• Megan Johnson, Ph.D.

What is My Attachment Style and How Does It Affect My Growth and Healing?

You probably know your Myers-Briggs Type and you may know your Enneagram number, but do you know your attachment style? The concept of attachment styles comes out of Attachment Theory, which is a psychological model that was proposed by John Bowlby in the late 1950’s. During that era, behaviorism was the prevailing psychological model, and it taught that all human behavior was the product of rewards and punishments. Behaviorism taught that if a certain action results in pleasure, or a reward, such as food, then humans will continue engaging in that behavior. In contrast, if an action resulted in discomfort or pain, a person would discontinue that behavior. Although this is a guiding principle for why people do the things they do, it is a much too simplistic explanation of human behavior.

Bowlby was a psychiatrist a hospital in London children’s hospital, and he observed that the bond with one’s mothers plays a large role in the emotional and cognitive development of a child. This bond is most commonly observed in the child’s reaction when he or she is separated from their mother. Bowlby’s observations inspired an entire psychological model now referred to as Attachment Theory, which provides an understanding of interpersonal relationships, psychological development, and emotion regulation – as well as a lens through which to view a person’s response to stress and trauma.

How Attachment Develops

The human brain is wired for survival. As infants and children, humans are entirely reliant on others for their survival. From birth, babies begin to learn whether or not their needs will be met within a relational context. Will I be fed when I am hungry? Will I be soothed when I am distressed? When these needs are consistently met by a caregiver – most commonly mom – then the child develops a healthy and secure attachment style. Thus an individual’s attachment style can be thought of as the activation of particular behavioral systems that have developed as a result of the child’s interaction with caregiving figures in his or her environment. But our reliance on others does not end when we become self-sufficient adults – we need social support and community to survive and thrive. Our early working models of attachment that we developed as children become internalized and are used to generalize to new relationships later in life as a means of organizing thoughts feelings, behaviors, and interactions.

Attachment Orientations

The two main dimensions on which a person can be insecurely attached are characterized by attachment anxiety and attachment avoidance. Attachment anxiety is to the degree to which one is worried that their attachment figure will be unsupportive in times of distress and need. Attachment avoidance is the degree to which one minimizes their dependency needs and distances from potentially supportive interpersonal relationships when faced with stressors.
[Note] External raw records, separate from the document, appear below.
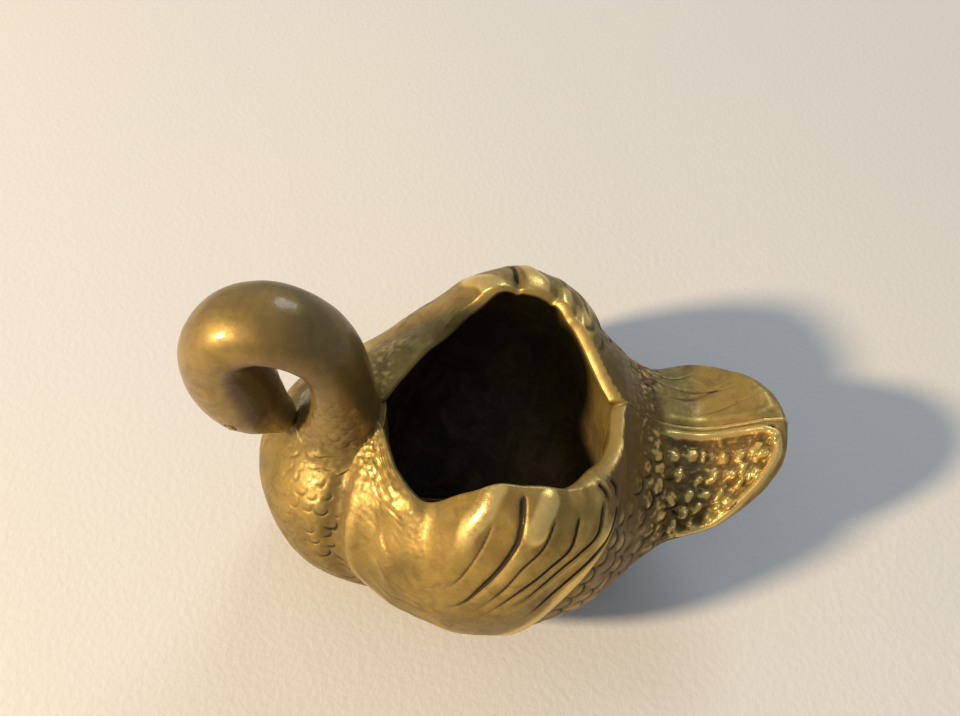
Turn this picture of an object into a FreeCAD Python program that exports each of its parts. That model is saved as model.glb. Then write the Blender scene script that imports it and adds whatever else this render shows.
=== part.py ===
import FreeCAD, Part
import os
from math import cos, radians, sin
from FreeCAD import Placement, Rotation, Vector

# A small cast-brass swan dish: two hollow body halves, each with its wing and its half of the tail,
# a solid neck with the head and bill, and the brazing down the middle and round the neck's foot.
# The swan faces -X, +Z is up, and the flat foot rests on Z = 0. The origin is the centre of the
# footprint. Every curved shape is a loft through ovals, and each oval is a unit round scaled to size.

doc = FreeCAD.newDocument("SwanDish")

# ---- driving sizes, in millimetres ----

SIZES = [
    ("head_overhang", 5.9, "curve of the neck in front of the breast"),
    ("bowl_length", 55.0, "front of the breast to the outside of the rear rim"),
    ("tail_length", 24.9, "rear rim to the tip of the tail"),
    ("bowl_width", 56.4, "over both wings"),
    ("rim_height", 40.0, "highest point of the rim, near the middle of the wings"),
    ("front_rim_height", 32.0, "rim beside the neck"),
    ("rim_radius", 30.0, "curve of the rim seen from the side"),
    ("foot_cut", 1.5, "how much of the round belly the flat foot takes off"),
    ("wall", 2.0, "thickness of the bowl's side"),
    ("floor_wall", 2.4, "thickness of the bowl's floor above the foot"),
    ("wing_step", 2.2, "how far the wing stands out from the body"),
    ("tail_width", 29.0, "tail, where it leaves the body"),
    ("tail_thickness", 9.2, "tail, halfway along"),
    ("tail_root_height", 19.5, "middle of the tail's root"),
    ("tail_tip_height", 28.1, "middle of the tail's tip"),
    ("swan_height", 58.4, "top of the neck"),
    ("neck_depth", 8.6, "neck, front to back"),
    ("head_depth", 11.0, "head, front to back"),
    ("neck_breadth", 10.8, "neck, side to side"),
    ("neck_span", 18.0, "between the centre lines of the neck's two limbs"),
    ("neck_root_depth", 7.0, "how far the neck's root goes down into the breast"),
    ("head_drop", 6.8, "straight length above the head"),
    ("bill_radius", 10.0, "curve of the head and bill, tucked in to the breast"),
    ("seam_width", 0.6, "brazing between the two halves"),
    ("collar_width", 2.4, "brazing round the foot of the neck"),
    ("collar_height", 1.8, "brazing round the foot of the neck, above the rim"),
]

sheet = doc.addObject("Spreadsheet::Sheet", "Sizes")
for row, (alias, value, note) in enumerate(SIZES, 1):
    sheet.set(f"A{row}", note)
    sheet.set(f"B{row}", str(value))
    sheet.setAlias(f"B{row}", alias)
doc.recompute()

# ---- places worked out from the driving sizes, as expressions ----

FRONT = "(-(Sizes.head_overhang + Sizes.bowl_length + Sizes.tail_length) / 2)"
BREAST = f"({FRONT} + Sizes.head_overhang)"
REAR_RIM = f"({BREAST} + Sizes.bowl_length)"
NECK_FRONT = f"({FRONT} + Sizes.neck_depth / 2)"
NECK_REAR = f"({NECK_FRONT} + Sizes.neck_span)"
LOOP_X = f"({NECK_FRONT} + Sizes.neck_span / 2)"
LOOP_Z = "(Sizes.swan_height - Sizes.neck_depth / 2 - Sizes.neck_span / 2)"
BILL_X = f"({NECK_FRONT} + Sizes.bill_radius)"
BILL_Z = f"({LOOP_Z} - Sizes.head_drop)"
ROOT_Z = "(Sizes.front_rim_height - Sizes.neck_root_depth)"

# ---- ovals and lofts ----

FACING_X = Rotation(Vector(0, 1, 0), Vector(0, 0, 1), Vector(1, 0, 0), "XYZ")

# a round of radius 1 as one smooth closed spline, which lofts more evenly than a true circle;
# its ends meet beside the underside, clear of the middle, where the two halves are divided
ROUND_POINTS = 8
ROUND_START = -80
roundPoints = []
for i in range(ROUND_POINTS):
    angle = radians(ROUND_START + 360 * i / ROUND_POINTS)
    roundPoints.append(Vector(cos(angle), sin(angle), 0))
roundCurve = Part.BSplineCurve()
roundCurve.interpolate(roundPoints, PeriodicFlag=True)
unitRound = doc.addObject("Part::Feature", "UnitRound")
unitRound.Shape = roundCurve.toShape()


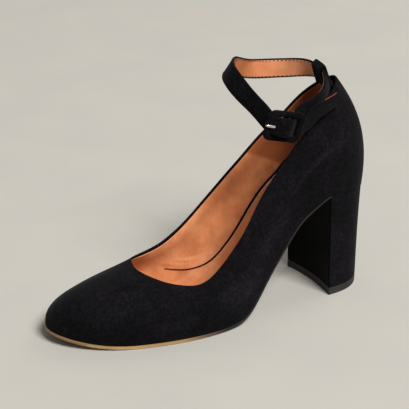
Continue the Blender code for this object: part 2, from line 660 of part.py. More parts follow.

  • Secure Attachment: low avoidance, low anxiety

  • Anxious Preoccupied Attachment: low avoidance, high anxiety

  • Dismissive Avoidant: high avoidance, low anxiety

  • Fearful Avoidant: high avoidance, high anxiety

Attachment and Mental Health

Social support is a major factor related to resilience and is a resource as you learn to cope with day-to-day stress. However, if you have an attachment orientation that is prohibiting you from effectively utilizing your support system, this may be one of the primary areas you’ll want to focus on in your healing journey. Additionally, research has demonstrated that your attachment style plays a role in your self-esteem, your ability to regulate emotions, and how you behave in stress. Thus, being aware of your attachment style is one of the most important elements of self-awareness that can contribute to your healing journey. If you have discovered that you have an insecure or disorganized attachment style, there is hope! People can heal and take steps toward more secure attachment. Below are some tips for healing your insecure attachment style.

  1. Identify relationships in which your relationship partner (romantic or platonic) has a secure attachment style. These relationships often feel more stable and can be arenas to practice healing skills that can you move you toward a secure attachment. Working with an individual therapist can be invaluable in learning what a healthy attachment feels like.

  2. Get clarity around your personal values and ask yourself which of your relationships reflect these values. If you don’t have many relationships in which your partner shares similar values, you may need to establish connections with new people. Support groups are a great place to meet other people who are prioritizing healing! We have one you can register for here.

  3. Become aware of where you are using your finite resources such as time, energy, attention, and intimacy. Ask yourself whether the relationships where you are investing your resources are honoring and participating in your healing. If the relationships that are taking up the majority of your time and energy are draining you more than they are filling you up, it may be time to set new boundaries.